* _Exercise prompt_: Copy out each line in the material below that has the word "kinematic".

* _Provided records_:
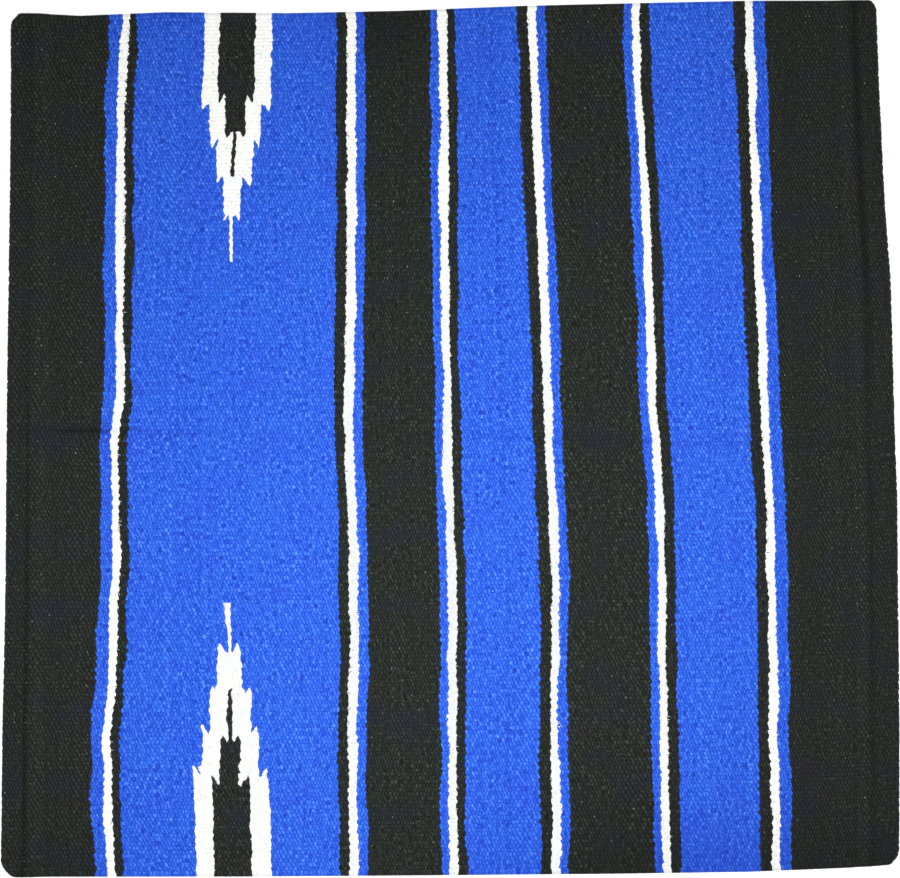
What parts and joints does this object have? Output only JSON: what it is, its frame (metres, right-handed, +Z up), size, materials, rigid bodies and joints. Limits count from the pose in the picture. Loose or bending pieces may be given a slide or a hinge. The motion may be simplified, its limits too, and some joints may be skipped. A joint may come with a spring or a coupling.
{
  "type": "saddle blanket",
  "caption": "Flat woven saddle blanket in blue, black and white bands with stepped arrows, stitched hems, folding at the spine.",
  "frame": {"origin": "under the middle of the blanket, on its underside", "axes": "+X towards the horse's front along its spine, +Y towards its near (left) side, +Z up through the cloth"},
  "size_m": [0.8968, 0.876, 0.0105],
  "materials": {
    "blue_yarn": "royal blue acrylic and wool weft, spun yarn, matt with a soft sheen",
    "black_yarn": "black weft, spun yarn with light flecks, matt",
    "white_yarn": "bleached white weft, spun yarn, matt",
    "cotton_warp": "undyed cotton cord, hidden inside the weft",
    "hem_thread": "black sewing thread"
  },
  "bodies": {
    "off_half": {"rear_border_off": "black_yarn", "stripe_1_blue_off": "blue_yarn", "stripe_1_white_off": "white_yarn", "stripe_1_black_off": "black_yarn", "motif_field_off": "blue_yarn", "arrow_off": "white_yarn", "arrow_core_off": "black_yarn", "stripe_2_black_off": "black_yarn", "stripe_2_white_off": "white_yarn", "stripe_2_blue_off": "blue_yarn", "rear_black_band_off": "black_yarn", "stripe_3_blue_off": "blue_yarn", "stripe_3_white_off": "white_yarn", "stripe_3_black_off": "black_yarn", "middle_blue_band_off": "blue_yarn", "stripe_4_black_off": "black_yarn", "stripe_4_white_off": "white_yarn", "stripe_4_blue_off": "blue_yarn", "front_black_band_off": "black_yarn", "stripe_5_blue_off": "blue_yarn", "stripe_5_white_off": "white_yarn", "stripe_5_black_off": "black_yarn", "front_blue_band_off": "blue_yarn", "stripe_6_black_off": "black_yarn", "stripe_6_white_off": "white_yarn", "stripe_6_blue_off": "blue_yarn", "front_border_off": "black_yarn", "warp_off": "cotton_warp", "rear_hem_thread_off": "hem_thread", "front_hem_thread_off": "hem_thread"},
    "near_half": {"rear_border_near": "black_yarn", "stripe_1_blue_near": "blue_yarn", "stripe_1_white_near": "white_yarn", "stripe_1_black_near": "black_yarn", "motif_field_near": "blue_yarn", "arrow_near": "white_yarn", "arrow_core_near": "black_yarn", "stripe_2_black_near": "black_yarn", "stripe_2_white_near": "white_yarn", "stripe_2_blue_near": "blue_yarn", "rear_black_band_near": "black_yarn", "stripe_3_blue_near": "blue_yarn", "stripe_3_white_near": "white_yarn", "stripe_3_black_near": "black_yarn", "middle_blue_band_near": "blue_yarn", "stripe_4_black_near": "black_yarn", "stripe_4_white_near": "white_yarn", "stripe_4_blue_near": "blue_yarn", "front_black_band_near": "black_yarn", "stripe_5_blue_near": "blue_yarn", "stripe_5_white_near": "white_yarn", "stripe_5_black_near": "black_yarn", "front_blue_band_near": "blue_yarn", "stripe_6_black_near": "black_yarn", "stripe_6_white_near": "white_yarn", "stripe_6_blue_near": "blue_yarn", "front_border_near": "black_yarn", "warp_near": "cotton_warp", "rear_hem_thread_near": "hem_thread", "front_hem_thread_near": "hem_thread"}
  },
  "joints": [
    {"name": "spine_fold", "type": "hinge", "parent": "off_half", "child": "near_half", "pos_m": [0, 0, 0.01065], "axis": [1, 0, 0], "range_deg": [0, 179]}
  ]
}
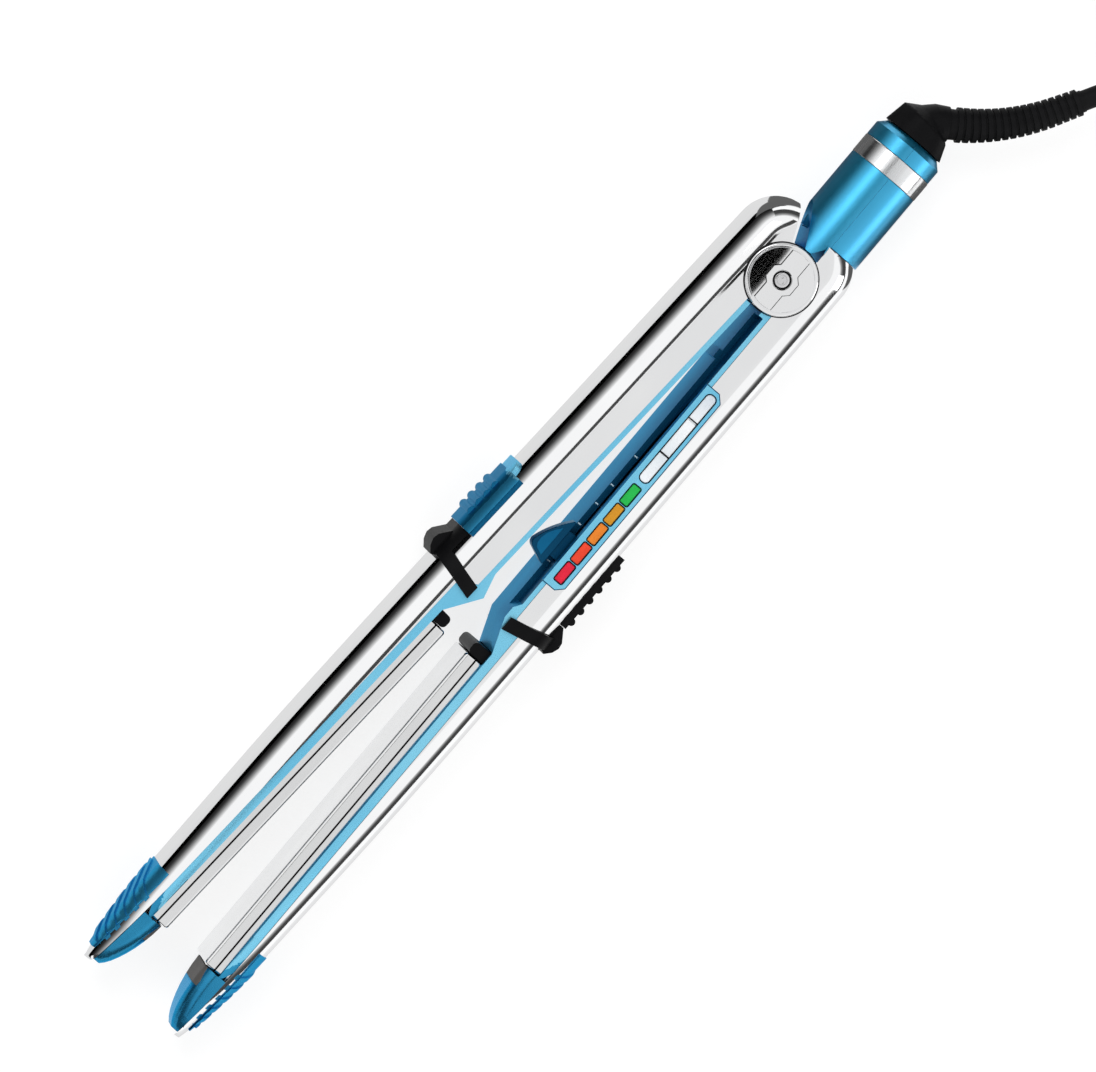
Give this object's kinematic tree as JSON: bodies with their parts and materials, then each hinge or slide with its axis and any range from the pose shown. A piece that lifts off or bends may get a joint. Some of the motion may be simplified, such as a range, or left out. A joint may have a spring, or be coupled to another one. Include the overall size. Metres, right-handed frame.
{
  "type": "hair straightener",
  "caption": "Hair straightener with two sprung polished arms, floating heater plates, a light strip with a slider, a swivel barrel and a cord that ends in a mains plug.",
  "frame": {"origin": "on the hinge axis, on the outer face of the hinge cap that the tool lies on", "axes": "+Z along the hinge axis, away from the surface it lies on; +X from the hinge to the tips along the lower arm's closed plane; +Y out of the lower arm's back"},
  "size_m": [0.6178, 0.1023, 0.0362],
  "materials": {
    "polished_steel": "polished stainless steel",
    "blue_plastic": "blue metallic lacquer",
    "black_plastic": "black satin",
    "black_rubber": "black matt",
    "pad_rubber": "dark grey matt",
    "hinge_steel": "bright steel",
    "ceramic": "white ceramic",
    "inner_plastic": "natural nylon",
    "board_green": "green lacquer",
    "light_red": "clear red",
    "light_red_orange": "clear red-orange",
    "light_orange": "clear orange",
    "light_amber": "clear amber",
    "light_green": "clear green",
    "label_silver": "pale silver"
  },
  "bodies": {
    "lower_arm": {"lower_casing": "polished_steel", "lower_liner": "blue_plastic", "lower_collar": "black_plastic", "lower_grip_pad": "black_rubber", "lower_tip": "blue_plastic", "lower_tip_pad": "pad_rubber", "lower_tip_grip": "blue_plastic", "lower_end_block": "black_plastic", "lower_heat_shield": "ceramic", "lower_plate_springs": "hinge_steel", "thermal_fuse": "inner_plastic", "light_panel": "blue_plastic", "light_hottest": "light_red", "light_hot": "light_red_orange", "light_medium": "light_orange", "light_warm": "light_amber", "light_power": "light_green", "label_window": "label_silver", "circuit_board": "board_green", "slide_switch": "inner_plastic", "hinge_cap_top": "polished_steel", "hinge_cap_bottom": "polished_steel", "hinge_screw": "hinge_steel", "hinge_pin": "hinge_steel", "hinge_washers": "inner_plastic", "opening_spring": "hinge_steel", "barrel_half_upper": "blue_plastic", "barrel_half_lower": "blue_plastic", "barrel_band": "polished_steel", "swivel_bush": "inner_plastic"},
    "upper_arm": {"upper_casing": "polished_steel", "upper_liner": "blue_plastic", "upper_collar": "black_plastic", "thumb_grip": "blue_plastic", "upper_tip": "blue_plastic", "upper_tip_pad": "pad_rubber", "upper_tip_grip": "blue_plastic", "upper_end_block": "black_plastic", "upper_heat_shield": "ceramic", "upper_plate_springs": "hinge_steel", "temperature_sensor": "inner_plastic"},
    "lower_plate_body": {"lower_plate": "polished_steel", "lower_heater": "ceramic"},
    "upper_plate_body": {"upper_plate": "polished_steel", "upper_heater": "ceramic"},
    "slider": {"slider_knob": "blue_plastic"},
    "swivel": {"swivel_boot": "black_plastic", "strain_relief": "black_rubber", "cord_lead": "black_rubber", "cord_coil": "black_rubber", "cord_tail": "black_rubber", "plug_body": "black_rubber", "plug_blades": "polished_steel"}
  },
  "joints": [
    {"name": "arm_hinge", "type": "hinge", "parent": "lower_arm", "child": "upper_arm", "pos_m": [0, 0, 0], "axis": [0, 0, 1], "range_deg": [-7, 3.2], "stiffness_Nm_per_rad": 1.2, "deforming": ["opening_spring"]},
    {"name": "slider_slide", "type": "slide", "parent": "lower_arm", "child": "slider", "axis": [1, 0, 0], "range_m": [-0.0395, 0]},
    {"name": "lower_plate_float", "type": "slide", "parent": "lower_arm", "child": "lower_plate_body", "axis": [0, 1, 0], "range_m": [0, 0.0008], "stiffness_N_per_m": 8000, "deforming": ["lower_plate_springs"]},
    {"name": "upper_plate_float", "type": "slide", "parent": "upper_arm", "child": "upper_plate_body", "axis": [-0.0558, -0.9984, 0], "range_m": [0, 0.0008], "stiffness_N_per_m": 8000, "deforming": ["upper_plate_springs"]},
    {"name": "barrel_swivel", "type": "hinge", "parent": "lower_arm", "child": "swivel", "pos_m": [-0.06, 0.0063, 0.0179], "axis": [1, 0, 0], "continuous": true}
  ]
}
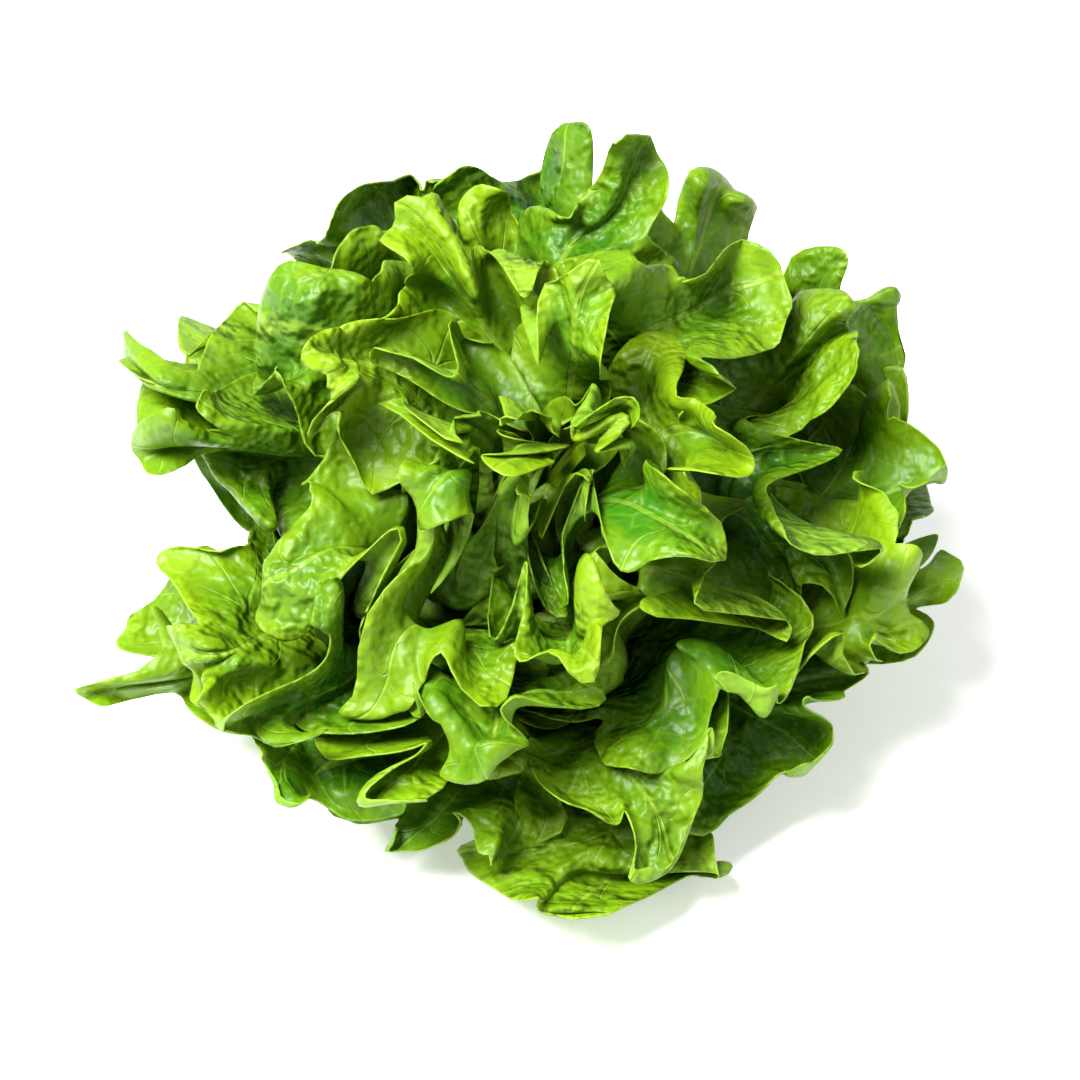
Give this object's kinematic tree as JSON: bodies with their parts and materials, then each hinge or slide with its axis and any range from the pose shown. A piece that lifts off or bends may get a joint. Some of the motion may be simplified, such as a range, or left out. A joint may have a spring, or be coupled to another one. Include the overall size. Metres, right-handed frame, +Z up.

* _Solution to this problem_:
Give this object's kinematic tree as JSON: bodies with their parts and materials, then each hinge or slide with its axis and any range from the pose shown. A piece that lifts off or bends may get a joint. Some of the motion may be simplified, such as a range, or left out. A joint may have a spring, or be coupled to another one. Include the overall size. Metres, right-handed frame.
Give this object's kinematic tree as JSON: bodies with their parts and materials, then each hinge or slide with its axis and any range from the pose shown. A piece that lifts off or bends may get a joint. Some of the motion may be simplified, such as a range, or left out. A joint may have a spring, or be coupled to another one. Include the overall size. Metres, right-handed frame, +Z up.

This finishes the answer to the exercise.